Judith Raum + Paul Haworth

Judith Raum, “Disponible Teile” – Lecture performance in English language, 45 min. Starts at 7.00 pm

In a lecture performance harmless entrepreneurs (2011), Judith Raum will put up an installation Disponible Teile based on German efforts in Ottoman agriculture and infrastructure at the beginning of the 20th century.
Through images, texts and sculptural actions, Raum’s intervention at Chert reflects moments of improvisation and makeshift solutions within the construction of the Baghdad Railway, a continental route of transport, which was financed by Deutsche Bank during the early 20th century and was supposed to make the resources and markets of Anatolia accessible for a variety of German businesses.
The provisional structures and archival material put up during the performance will remain installed at gallery Chert until August 24th.

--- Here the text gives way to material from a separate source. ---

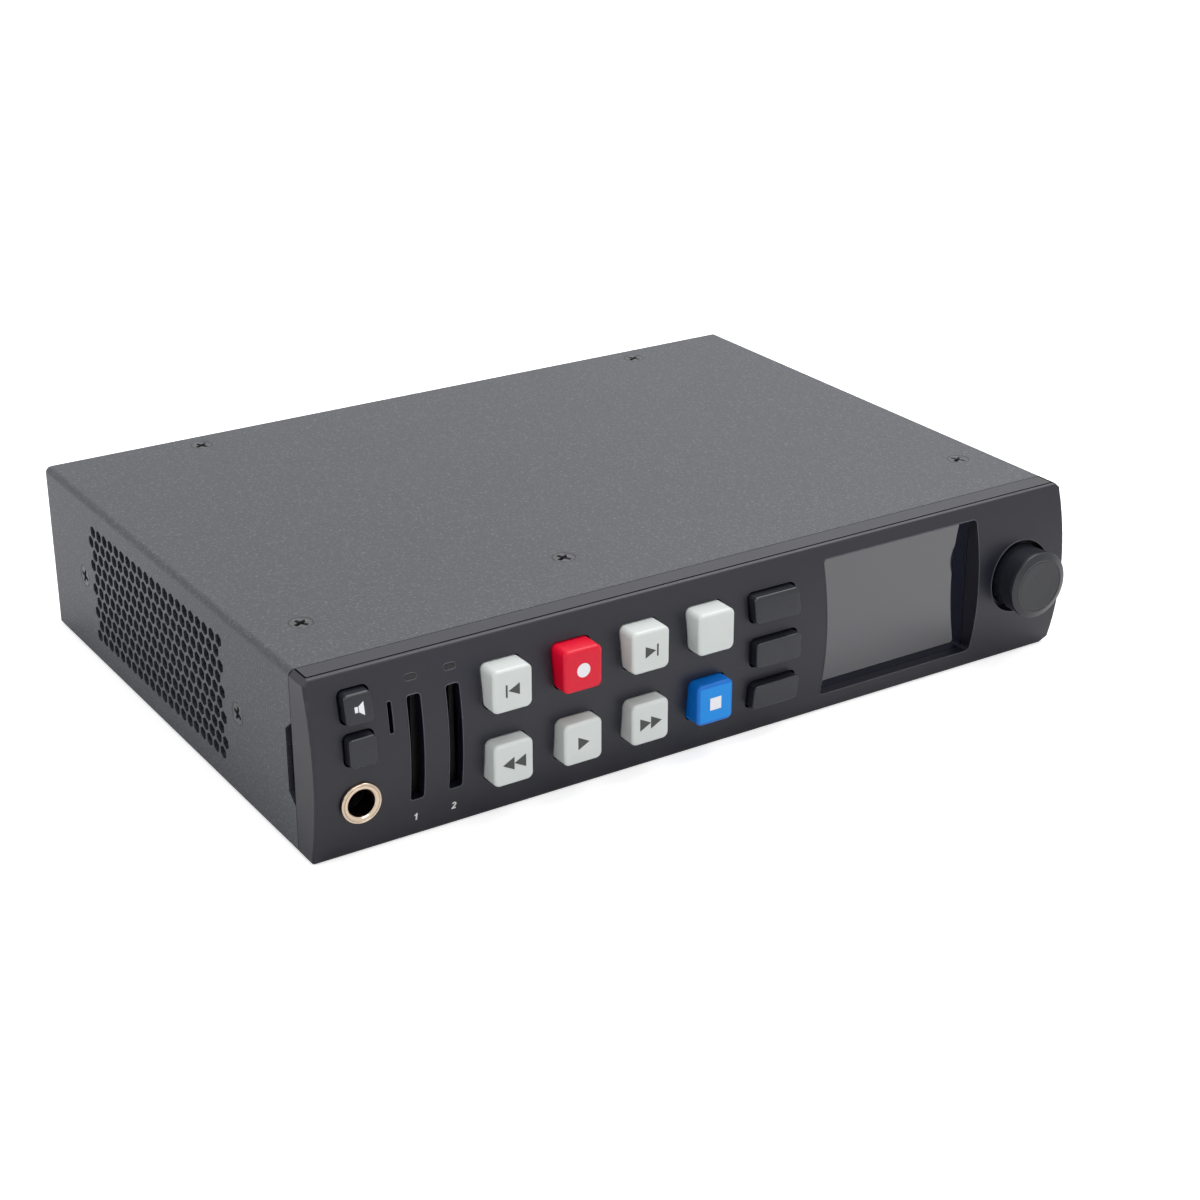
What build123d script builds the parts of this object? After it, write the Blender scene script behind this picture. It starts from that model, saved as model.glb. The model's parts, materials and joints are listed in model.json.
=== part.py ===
from build123d import *
import os
from math import sqrt

os.makedirs("parts", exist_ok=True)

# Frame: the origin is the centre of the underside, +X is the viewer's right, -Y is the front, +Z is up.
# All sizes are in millimetres.

# Case
case_width = 211.0
case_height = 43.8
body_depth = 142.6  # from the bezel seam to the cover's rear edge
bezel_bulge = 9.8  # how far the face stands in front of the seam
face_radius = 70.2  # the face is a slice of a wide cylinder that lies along X
sheet = 1.2
fold_radius = 1.6
cover_lift = 0.6  # the cover's sides end this far above the surface that the case stands on

# Clearances
slip = 0.15  # between fixed pieces that slide together
seam_gap = 0.2  # between the bezel and the cover
key_gap = 0.3  # between a square key and its cut-out
dark_gap = 0.5  # between a dark key and its cut-out
shaft_gap = 0.05  # radial, for a turning shaft
seat = 0.05  # between fixed pieces that all but touch
board_clear = 0.9  # between a board and the socket beside it
hide = 1.0  # how far a cutting tool runs past the wall that it cuts

# Bezel moulding
wall = 2.5
bezel_top_cut = 1.2  # the flat across each upper corner
bezel_foot_radius = 0.8
bezel_foot_cut = (2.4, 1.4)  # the flat across the lower right corner, along X and Z
face_edge_radius = 0.6
lip = 1.5
lip_reach = 6.5
lip_inset = 6.0
band_depth = 4.9  # the inlaid band along the top of the bezel, from the seam forwards
band_groove = 0.5

# Vent holes: hexagons in staggered rows
vent_hole = 2.9
vent_pitch = 3.75
vent_row_pitch = 3.2
vent_rows = 10
vent_holes = 21
vent_start = 36.4  # first hole, behind the seam
vent_drop = 7.3  # from the top of the case to the upper row
fan_vent_rows = 7
fan_vent_holes = 6

# Notch in each side of the cover at the seam
notch_depth = 3.2
notch_low = 11.2
notch_drop = 12.2  # from the top of the case
notch_slope = 2.6

# Screws
screw_radius = 1.5
screw_head_radius = 2.9
screw_sides = 12
screw_length = 4.2
under_screw_length = 3.0
lip_screw_share = (-0.33, 0.0, 0.33)  # of the case's width, like the other shares here
lip_screw_y = 3.7  # behind the seam
bracket_screw_share = (-0.095, 0.19)
panel_screw_share = (-0.38, 0.0, 0.38)
hole_gap = 0.25
thread_gap = 0.1
top_screw_front = 20.4  # behind the seam
top_screw_rear = 6.5  # in front of the rear edge
front_screw_inset = (12.9, 10.4)  # from the left and the right side
front_screw_share = -0.119
rear_screw_share = (-0.3085, 0.3374)
side_screw_z = 21.5
side_screw_y = (28.6, 120.3)  # behind the seam

# Square keys
key_width = 10.0
key_height = 10.25
key_corner = 1.5
key_edge = 0.6
key_proud = 3.8  # how far the faces stand in front of the bulge
key_low_z = 14.75
key_row_drop = 11.2  # from the top of the case to the upper row

# Dark keys
dark_proud = 2.4
dark_edge = 0.35
dark_corner = 1.1
small_key_inset = 10.8  # from the left side
small_key_drop = 7.4
small_key_share = 0.612  # height of the lower one, as a share of the case's
small_key_width = 6.6
small_key_height_share = 0.153
menu_key_drop = 10.1
menu_key_low_z = 11.4
menu_key_width = 13.0
menu_key_height = 6.5

# Behind every key
key_travel = 1.2
flange_front = -4.2  # from the seam, forwards is negative
flange_reach = 0.8
flange_thickness = 0.8
stem = 3.0
stem_gap = 0.2
stem_engagement = 1.1
switch_size = 6.0
switch_height = 3.5
switch_floor = 0.6
board = 1.6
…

The evening begins with Paul Haworth’s “Mr Harris / Had a stick”

August 25:

Jérémie Gindre, “Ric Rac & Sandwichsm” – an illustraded reading of two publications by the artist, starts at 7.00 pm

Jérémie Gindre presents an illustrated reading of two of his last publications: “Ric Rac” – a comic book adaptation of artworks about floods, landslides and swamps – and “Sandwichsm”, an encyclopedic road trip that follows the tracks of whale watching, minimalism drawing, rock moving and lobster eating.
Multi-lingual compatible! (The reading will be in French with German and English subtitles, plus many illustrations.)